The fourth and last part of the volume comprises two chapters described as “practices of working with trauma” (chapter subtitle) and a conclusion. Chapter 10 presents results of a quantitative survey on transitional justice, a very popular concept in peacebuilding and memory research until recently, but only briefly mentioned in the chapters before. Social scientists Mina Rauschenbach, Stephan Parmentier and Maarten Van Craen from the University of Leuven analyse data from a survey on mass victimization and restorative justice in BiH and Serbia conducted already in 2006. As symbolic forms of justice they identify the “acknowledgment of suffering” and “truth-telling”. In their quantitative study, they aim to decipher how many people accept or reject these “symbolic forms of justice […] attached to distinctive patterns of experiences and understandings of the past and identities” (173). In Chapter 11, peace educator Kathryn Mansfield presents embodied forms of trauma healing and peacebuilding through a workshop manual that sets out how expressive arts like theatre and body-work (breathing, yoga or silent forest walks) open up possibilities for recovery through somatic experiences that impact psychological healing. The sensory and somatic aspects of artistic engagement can help move energy or emotions considered “stuck” through the body, Mansfield notes. Not only can artistic expression and body-based approaches relieve physical pain, they can also contribute to meaning-making and cultivating resilience in the aftermath of war.

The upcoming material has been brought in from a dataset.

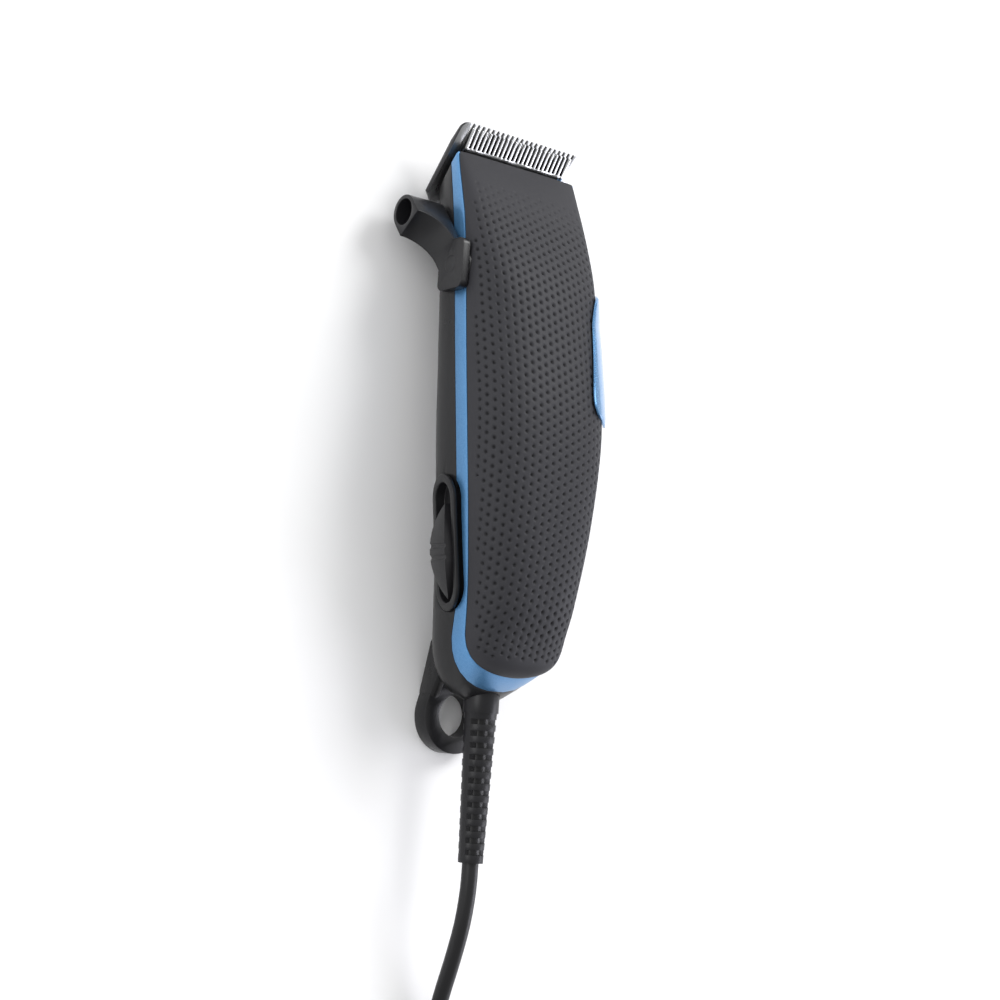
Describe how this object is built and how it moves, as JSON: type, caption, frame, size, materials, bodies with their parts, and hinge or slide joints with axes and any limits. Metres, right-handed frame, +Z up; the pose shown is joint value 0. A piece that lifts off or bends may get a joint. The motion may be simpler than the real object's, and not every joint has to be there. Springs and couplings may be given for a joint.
{
  "type": "hair clipper",
  "caption": "Corded hair clipper with a vibrator motor, slanted toothed blades, side taper lever, slide switch, hanging loop and mains cord with plug.",
  "frame": {"origin": "on the flat rest pad at the root of the hanging loop, on the clipper's middle plane, where its back meets the table", "axes": "+X across the clipper away from the taper lever, +Y along it from the cord to the blade tips, +Z up out of the front cover"},
  "size_m": [0.0679, 0.4921, 0.0468],
  "materials": {
    "soft_grey": "soft-touch dark grey with moulded dimples",
    "black_plastic": "satin black moulded ABS",
    "lever_black": "semi-gloss black moulded nylon",
    "band_blue": "satin metallic blue paint",
    "inlay_gloss": "glossy metallic blue, clear coated",
    "switch_black": "matt black",
    "cream_plastic": "natural acetal",
    "blade_steel": "ground and polished tool steel",
    "plain_steel": "plain turned steel",
    "bright_steel": "zinc plated steel",
    "spring_steel": "drawn spring steel",
    "lamination": "varnished silicon-steel laminations",
    "arm_alloy": "die-cast alloy",
    "copper_winding": "enamelled copper wire",
    "lead_insulation": "insulated lead",
    "cord_black": "black PVC, satin",
    "tie_black": "woven hook-and-loop strap",
    "pin_nickel": "nickel plated brass"
  },
  "bodies": {
    "housing": {"front_cover": "soft_grey", "rear_housing": "black_plastic", "side_band": "band_blue", "flank_inlay": "inlay_gloss", "switch_bezel": "black_plastic", "switch_block": "switch_black", "fixed_blade": "blade_steel", "blade_screws": "bright_steel", "blade_spring": "spring_steel", "stator_core": "lamination", "coil_bobbin": "cream_plastic", "coil_winding": "copper_winding", "core_screws": "bright_steel", "arm_anchor": "plain_steel", "anchor_screws": "bright_steel", "leaf_spring": "spring_steel", "return_spring_left": "spring_steel", "return_spring_right": "spring_steel", "housing_screws": "bright_steel", "lead_wires": "lead_insulation", "cord_clamp": "cream_plastic", "strain_relief": "cord_black", "cord_inner": "cord_black", "cord": "cord_black", "cord_hank": "cord_black", "cord_tie": "tie_black", "plug_body": "cord_black", "plug_pins": "pin_nickel"},
    "lever": {"taper_lever": "lever_black", "lever_shaft": "plain_steel", "lever_screw": "bright_steel"},
    "follower": {"taper_follower": "cream_plastic"},
    "cutter": {"moving_blade": "blade_steel", "blade_guide": "cream_plastic"},
    "arm": {"armature": "lamination", "drive_arm": "arm_alloy", "arm_rivets": "bright_steel", "drive_pin": "bright_steel"},
    "switch": {"switch_button": "black_plastic", "switch_carrier": "cream_plastic"},
    "adjuster": {"power_screw": "bright_steel"}
  },
  "joints": [
    {"name": "lever_pivot", "type": "hinge", "parent": "housing", "child": "lever", "pos_m": [-0.024, 0.1195, 0.02275], "axis": [-1, 0, 0], "range_deg": [0, 30]},
    {"name": "taper_slide", "type": "slide", "parent": "housing", "child": "follower", "axis": [0, -0.7604, -0.6494], "range_m": [0, 0.00135]},
    {"name": "blade_stroke", "type": "slide", "parent": "follower", "child": "cutter", "axis": [1, 0, 0], "range_m": [-0.00169, 0.00169]},
    {"name": "arm_swing", "type": "hinge", "parent": "housing", "child": "arm", "pos_m": [0.0119, 0.052, 0.026], "axis": [0, 0, 1], "range_deg": [-1, 1], "stiffness_Nm_per_rad": 1.2, "deforming": ["leaf_spring", "return_spring_left", "return_spring_right"]},
    {"name": "switch_slide", "type": "slide", "parent": "housing", "child": "switch", "axis": [-0.1305, 0.9914, 0], "range_m": [0, 0.005]},
    {"name": "power_turn", "type": "hinge", "parent": "housing", "child": "adjuster", "pos_m": [0.02, 0.109, 0.017], "axis": [1, 0, 0], "continuous": true}
  ],
  "couplings": [
    {"joint": "lever_pivot", "follows": "taper_slide", "rad_per_m": 389.04},
    {"joint": "blade_stroke", "follows": "arm_swing", "m_per_rad": -0.096881}
  ]
}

In the Introduction, the volume’s editors Funk, Good and Berry claim that “trauma that is not transformed is transferred” (19), implying harmful effects of unprocessed traumatic experiences on the individual and social level, for which Bosnia and Herzegovina serves as a case in point. Although more knowledge about the effects of trauma and coping with it may bring about better peacebuilding, the specific policy recommendations of the volume remain very vague. One piece of advice for peacebuilding initiatives reads for instance: stop promoting forget and forgive (26), but acknowledge the different subjective stories of victims and recognize their long-lasting harms instead. It seems that the concept of trauma in peacebuilding, like in cultural trauma theory, has become a vehicle for political demands for recognition and rights. Or in other words, including trauma work in peacebuilding projects and research serves as a means to discuss unresolved questions about inclusion, identity and belonging again, but in a different way.